**Data to process**
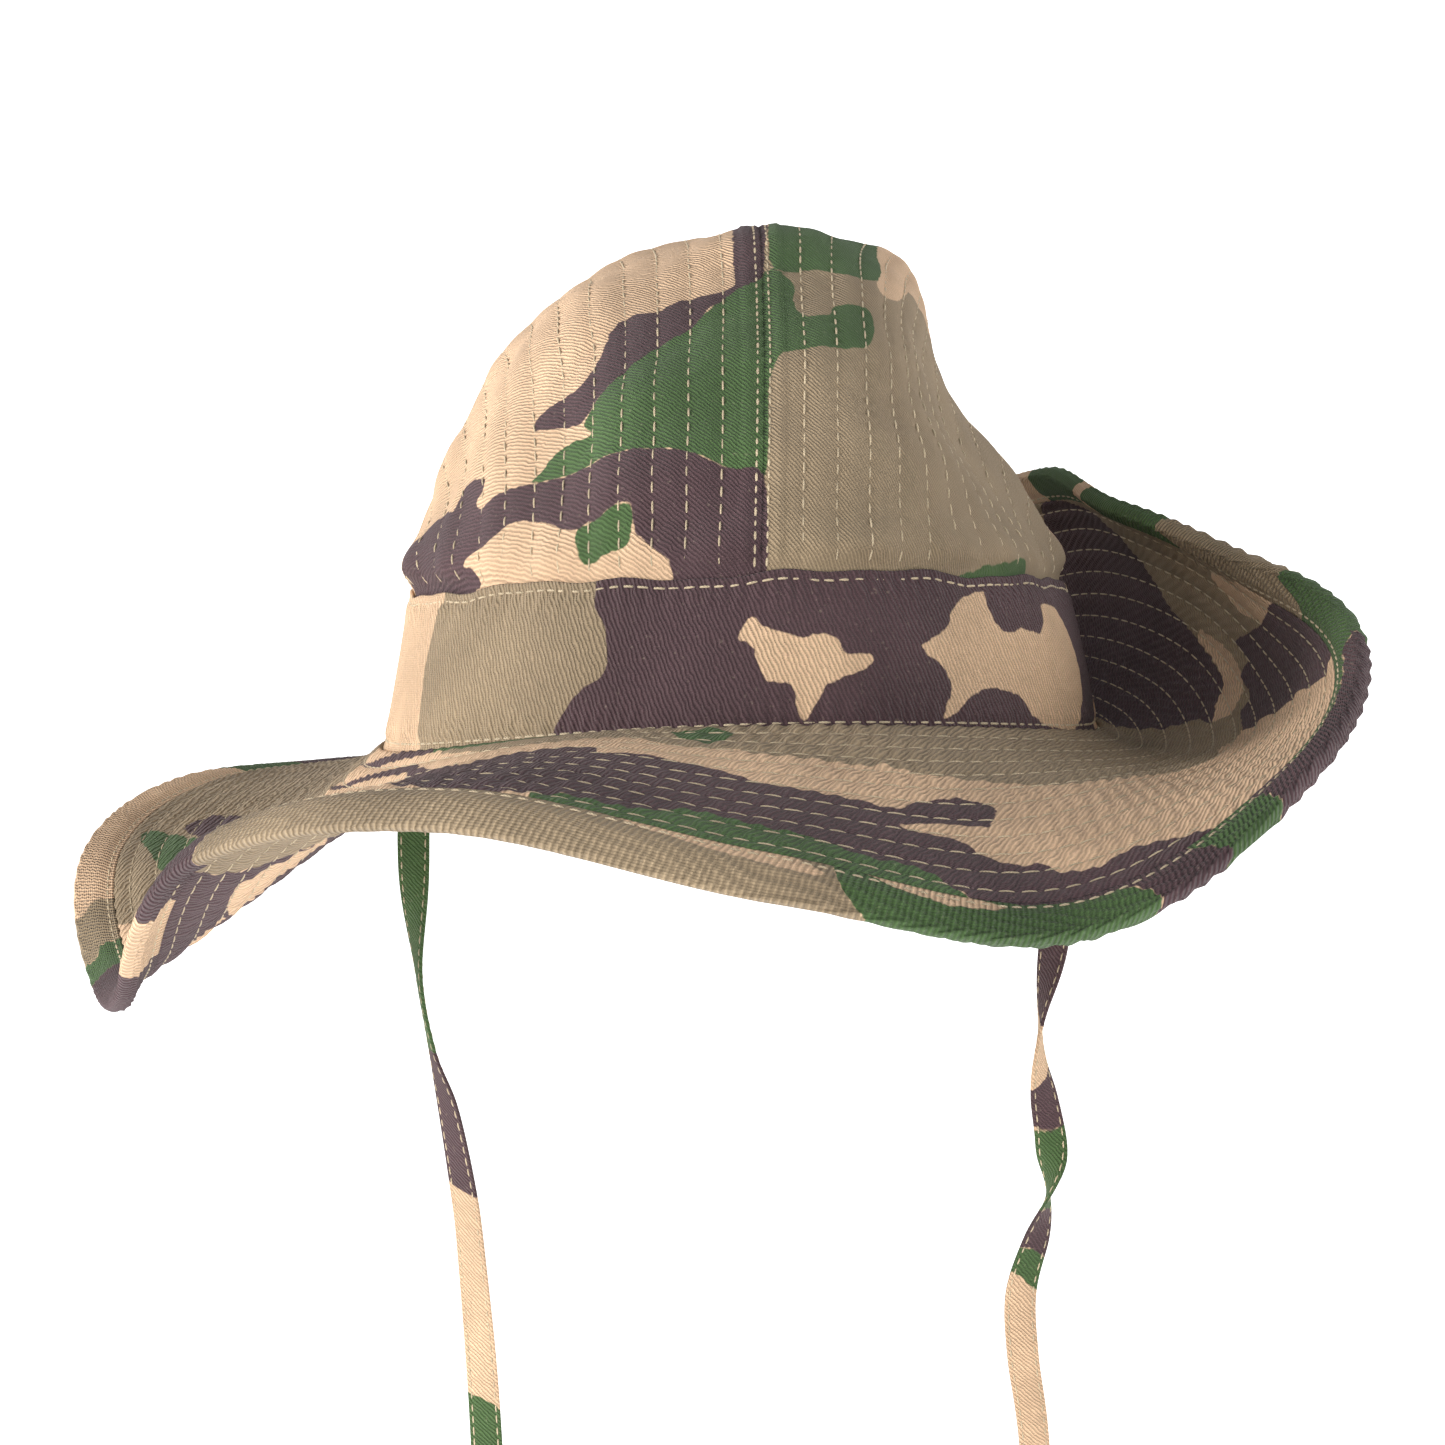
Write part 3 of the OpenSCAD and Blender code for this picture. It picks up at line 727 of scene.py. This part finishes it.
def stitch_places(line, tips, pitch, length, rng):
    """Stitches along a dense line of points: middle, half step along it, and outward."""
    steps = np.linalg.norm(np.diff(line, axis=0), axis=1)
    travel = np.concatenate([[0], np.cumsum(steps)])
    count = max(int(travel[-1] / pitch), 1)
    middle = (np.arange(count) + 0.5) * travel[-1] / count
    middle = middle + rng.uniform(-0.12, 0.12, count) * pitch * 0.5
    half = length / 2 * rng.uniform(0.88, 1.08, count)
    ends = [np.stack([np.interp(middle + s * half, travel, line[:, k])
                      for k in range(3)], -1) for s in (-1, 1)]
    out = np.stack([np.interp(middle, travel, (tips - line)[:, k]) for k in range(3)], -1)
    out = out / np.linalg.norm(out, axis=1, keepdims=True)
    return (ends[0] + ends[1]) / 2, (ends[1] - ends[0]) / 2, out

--

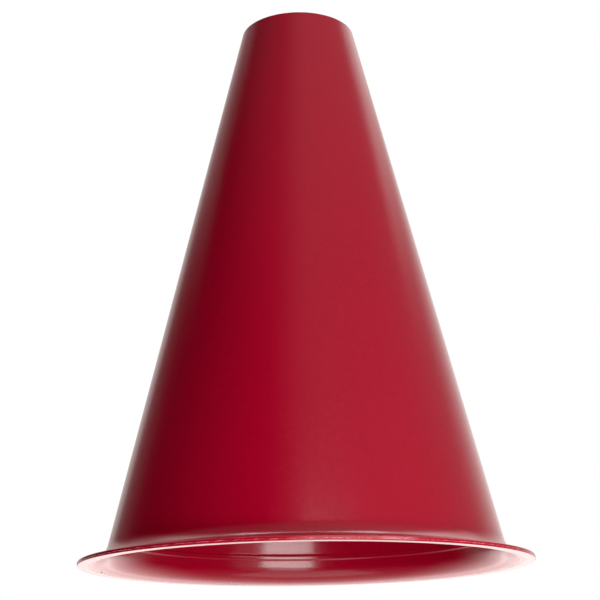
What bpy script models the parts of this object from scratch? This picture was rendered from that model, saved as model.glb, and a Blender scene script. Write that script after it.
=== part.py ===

* * *

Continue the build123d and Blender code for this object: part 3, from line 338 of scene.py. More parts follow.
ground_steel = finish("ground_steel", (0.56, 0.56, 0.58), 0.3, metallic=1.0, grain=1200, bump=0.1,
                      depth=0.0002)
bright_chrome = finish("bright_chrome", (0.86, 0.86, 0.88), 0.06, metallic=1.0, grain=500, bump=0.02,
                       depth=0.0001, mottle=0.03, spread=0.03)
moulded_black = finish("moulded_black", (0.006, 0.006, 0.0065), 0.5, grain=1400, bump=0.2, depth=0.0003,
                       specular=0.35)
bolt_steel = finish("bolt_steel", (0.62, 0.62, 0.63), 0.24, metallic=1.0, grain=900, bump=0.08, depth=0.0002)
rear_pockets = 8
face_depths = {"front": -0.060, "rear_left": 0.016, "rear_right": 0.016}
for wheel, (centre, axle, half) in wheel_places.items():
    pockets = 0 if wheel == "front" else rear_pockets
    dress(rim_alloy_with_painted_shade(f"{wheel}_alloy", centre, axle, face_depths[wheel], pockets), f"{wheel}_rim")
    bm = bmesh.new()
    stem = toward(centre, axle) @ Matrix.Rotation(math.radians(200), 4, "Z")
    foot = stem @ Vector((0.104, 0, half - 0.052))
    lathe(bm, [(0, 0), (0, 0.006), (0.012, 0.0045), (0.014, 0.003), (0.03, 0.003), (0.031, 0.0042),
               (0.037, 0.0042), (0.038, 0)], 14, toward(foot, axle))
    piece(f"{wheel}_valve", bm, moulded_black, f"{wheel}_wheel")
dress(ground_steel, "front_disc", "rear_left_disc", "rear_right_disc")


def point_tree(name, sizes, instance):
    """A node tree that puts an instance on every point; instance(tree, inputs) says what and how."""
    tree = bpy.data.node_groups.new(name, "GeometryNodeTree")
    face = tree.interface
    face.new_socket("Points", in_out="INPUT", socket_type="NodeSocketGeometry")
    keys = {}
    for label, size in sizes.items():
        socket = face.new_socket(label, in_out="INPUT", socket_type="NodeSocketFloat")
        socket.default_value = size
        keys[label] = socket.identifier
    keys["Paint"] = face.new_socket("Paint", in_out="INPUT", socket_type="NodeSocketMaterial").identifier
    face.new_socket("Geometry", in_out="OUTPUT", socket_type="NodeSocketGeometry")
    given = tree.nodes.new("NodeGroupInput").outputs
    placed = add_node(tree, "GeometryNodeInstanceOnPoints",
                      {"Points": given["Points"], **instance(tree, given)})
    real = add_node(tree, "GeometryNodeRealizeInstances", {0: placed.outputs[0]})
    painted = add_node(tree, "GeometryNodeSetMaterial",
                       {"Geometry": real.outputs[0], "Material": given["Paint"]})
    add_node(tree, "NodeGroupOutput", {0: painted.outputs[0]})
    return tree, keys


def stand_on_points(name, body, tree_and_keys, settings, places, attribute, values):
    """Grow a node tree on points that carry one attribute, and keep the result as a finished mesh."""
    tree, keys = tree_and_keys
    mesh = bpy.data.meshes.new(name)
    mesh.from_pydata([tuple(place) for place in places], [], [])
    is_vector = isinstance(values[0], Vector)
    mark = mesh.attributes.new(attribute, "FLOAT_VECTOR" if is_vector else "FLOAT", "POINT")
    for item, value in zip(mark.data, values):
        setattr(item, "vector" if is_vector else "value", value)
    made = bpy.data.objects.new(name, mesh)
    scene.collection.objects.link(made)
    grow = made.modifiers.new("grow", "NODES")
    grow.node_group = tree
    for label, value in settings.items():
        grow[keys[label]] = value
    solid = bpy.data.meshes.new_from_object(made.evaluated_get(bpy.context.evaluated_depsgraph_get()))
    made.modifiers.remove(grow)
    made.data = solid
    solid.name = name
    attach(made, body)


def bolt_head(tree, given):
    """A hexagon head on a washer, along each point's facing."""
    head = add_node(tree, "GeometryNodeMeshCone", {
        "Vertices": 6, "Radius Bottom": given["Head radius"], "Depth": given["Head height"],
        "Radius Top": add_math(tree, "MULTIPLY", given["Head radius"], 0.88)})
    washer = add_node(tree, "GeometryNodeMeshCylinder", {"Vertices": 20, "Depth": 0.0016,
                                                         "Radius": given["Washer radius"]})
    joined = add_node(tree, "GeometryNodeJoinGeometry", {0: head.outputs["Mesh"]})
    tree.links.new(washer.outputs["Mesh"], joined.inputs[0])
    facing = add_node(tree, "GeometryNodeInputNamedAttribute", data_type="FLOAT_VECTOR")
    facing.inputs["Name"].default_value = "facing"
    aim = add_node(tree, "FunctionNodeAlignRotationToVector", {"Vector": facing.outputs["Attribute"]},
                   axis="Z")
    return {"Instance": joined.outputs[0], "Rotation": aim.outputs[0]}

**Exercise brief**
Everything from the line that contains "Write part 3" to the line that contains "return (ends[0] +" must be transcribed exactly, both end lines included.

**Exercise answer**
Write part 3 of the OpenSCAD and Blender code for this picture. It picks up at line 727 of scene.py. This part finishes it.
def stitch_places(line, tips, pitch, length, rng):
    """Stitches along a dense line of points: middle, half step along it, and outward."""
    steps = np.linalg.norm(np.diff(line, axis=0), axis=1)
    travel = np.concatenate([[0], np.cumsum(steps)])
    count = max(int(travel[-1] / pitch), 1)
    middle = (np.arange(count) + 0.5) * travel[-1] / count
    middle = middle + rng.uniform(-0.12, 0.12, count) * pitch * 0.5
    half = length / 2 * rng.uniform(0.88, 1.08, count)
    ends = [np.stack([np.interp(middle + s * half, travel, line[:, k])
                      for k in range(3)], -1) for s in (-1, 1)]
    out = np.stack([np.interp(middle, travel, (tips - line)[:, k]) for k in range(3)], -1)
    out = out / np.linalg.norm(out, axis=1, keepdims=True)
    return (ends[0] + ends[1]) / 2, (ends[1] - ends[0]) / 2, out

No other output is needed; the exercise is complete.